Objective:
Set down the listing below verbatim, but only from its first line through the line containing "mouth_radius = 0.3".

(Object modeling scripts)
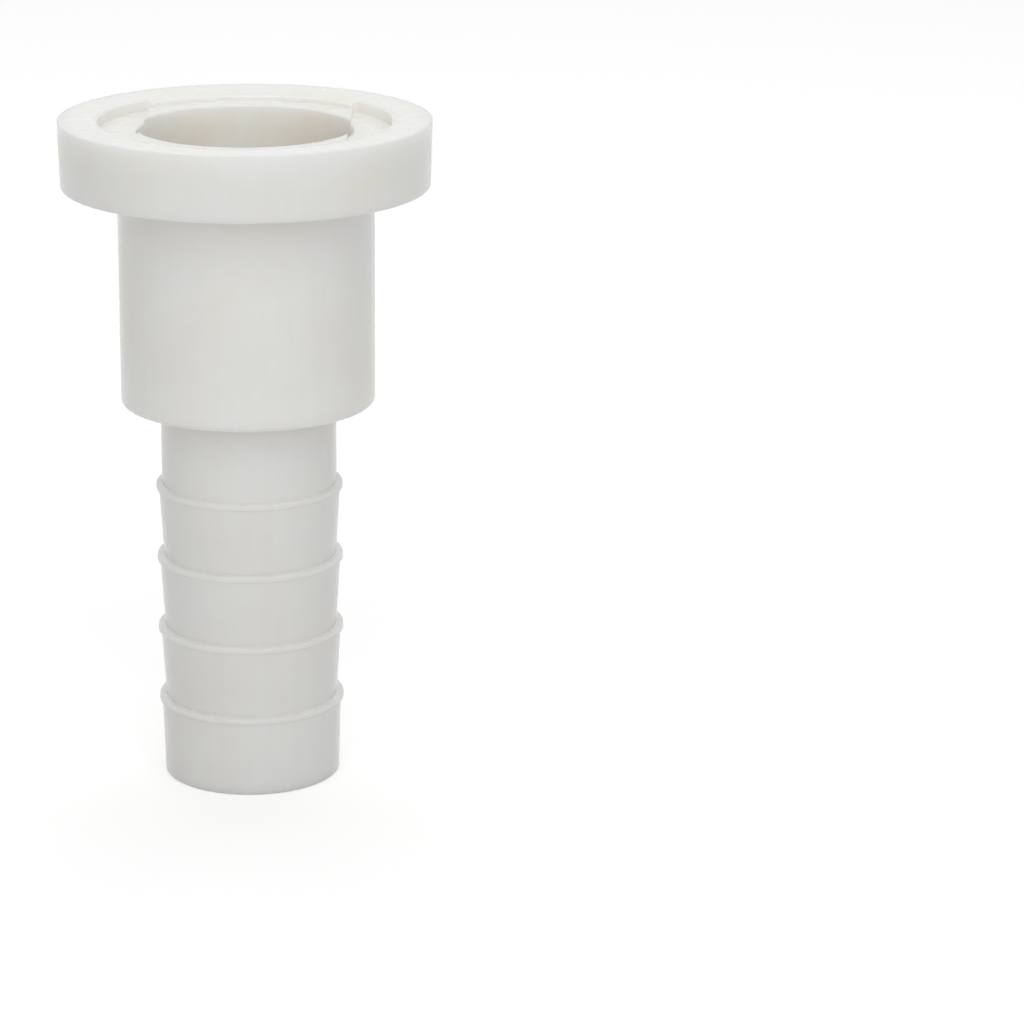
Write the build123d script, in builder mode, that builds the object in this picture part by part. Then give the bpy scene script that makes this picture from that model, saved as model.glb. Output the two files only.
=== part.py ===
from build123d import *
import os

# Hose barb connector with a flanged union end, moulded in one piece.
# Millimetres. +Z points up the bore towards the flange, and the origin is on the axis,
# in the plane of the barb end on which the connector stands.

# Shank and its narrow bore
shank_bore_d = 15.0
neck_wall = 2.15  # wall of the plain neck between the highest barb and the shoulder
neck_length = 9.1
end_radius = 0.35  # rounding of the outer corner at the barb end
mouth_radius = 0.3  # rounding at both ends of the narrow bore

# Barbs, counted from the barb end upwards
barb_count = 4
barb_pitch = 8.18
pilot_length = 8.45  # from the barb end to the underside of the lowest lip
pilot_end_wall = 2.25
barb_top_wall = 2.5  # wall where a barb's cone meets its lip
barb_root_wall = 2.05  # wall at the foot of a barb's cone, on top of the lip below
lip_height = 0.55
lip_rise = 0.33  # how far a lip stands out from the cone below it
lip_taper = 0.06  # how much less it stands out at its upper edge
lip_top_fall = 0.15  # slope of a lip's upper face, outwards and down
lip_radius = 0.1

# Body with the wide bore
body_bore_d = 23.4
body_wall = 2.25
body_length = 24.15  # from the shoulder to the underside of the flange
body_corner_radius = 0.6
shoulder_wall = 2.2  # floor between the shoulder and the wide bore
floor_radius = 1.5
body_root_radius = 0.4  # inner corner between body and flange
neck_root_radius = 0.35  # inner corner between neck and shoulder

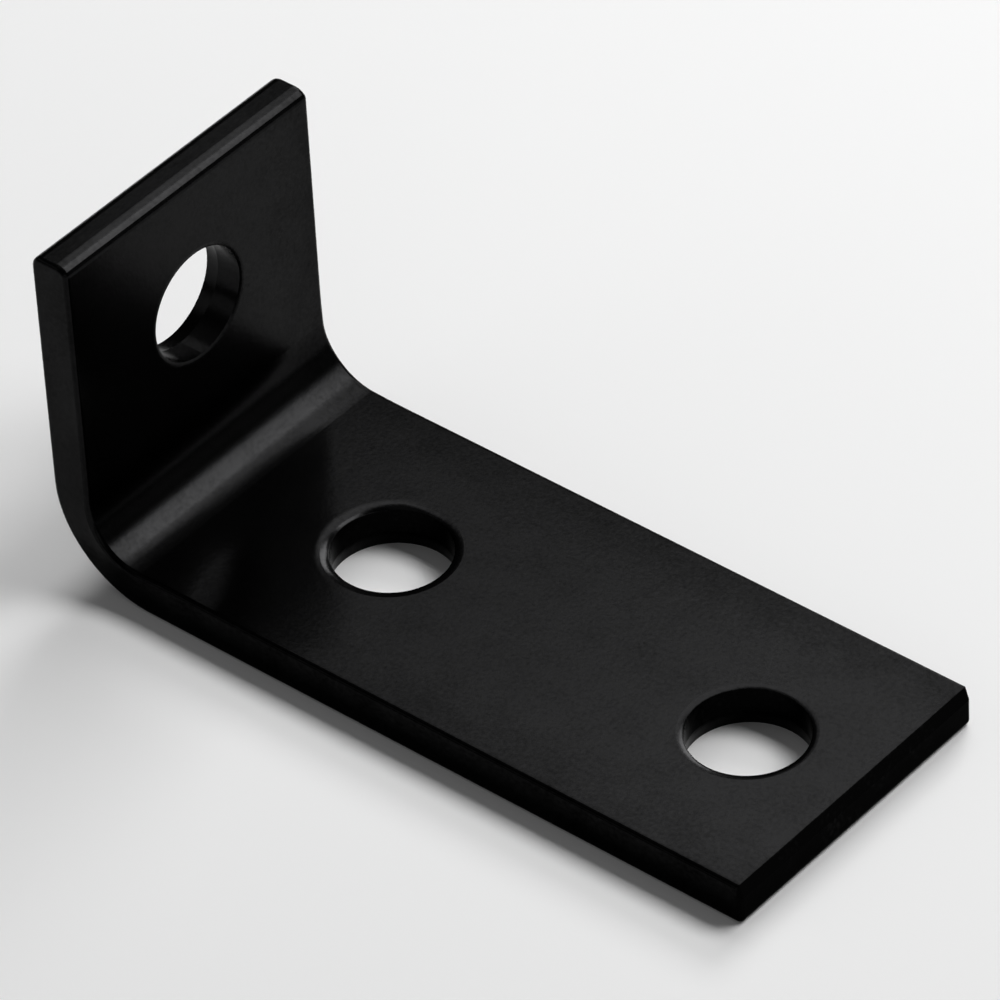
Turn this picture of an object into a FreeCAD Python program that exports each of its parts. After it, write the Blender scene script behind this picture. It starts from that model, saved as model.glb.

Exercise output:
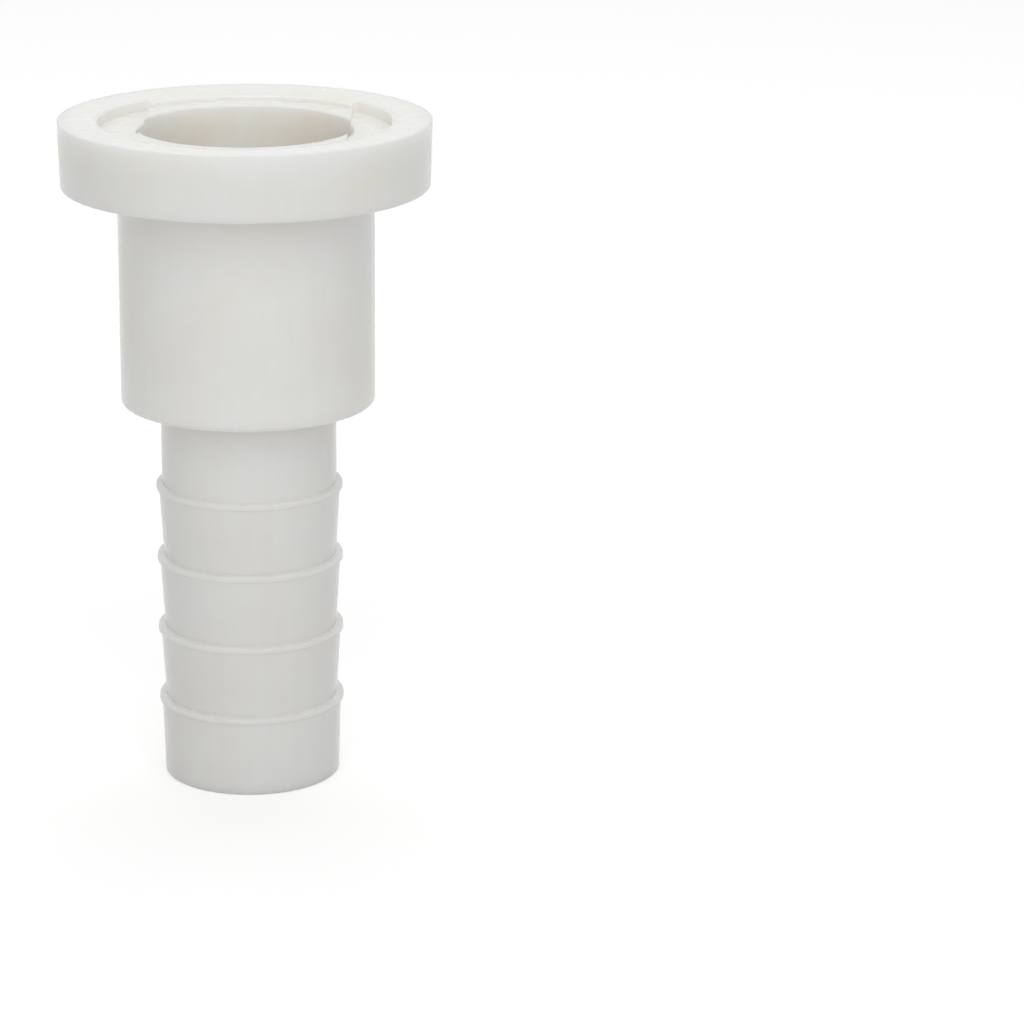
Write the build123d script, in builder mode, that builds the object in this picture part by part. Then give the bpy scene script that makes this picture from that model, saved as model.glb. Output the two files only.
=== part.py ===
from build123d import *
import os

# Hose barb connector with a flanged union end, moulded in one piece.
# Millimetres. +Z points up the bore towards the flange, and the origin is on the axis,
# in the plane of the barb end on which the connector stands.

# Shank and its narrow bore
shank_bore_d = 15.0
neck_wall = 2.15  # wall of the plain neck between the highest barb and the shoulder
neck_length = 9.1
end_radius = 0.35  # rounding of the outer corner at the barb end
mouth_radius = 0.3  # rounding at both ends of the narrow bore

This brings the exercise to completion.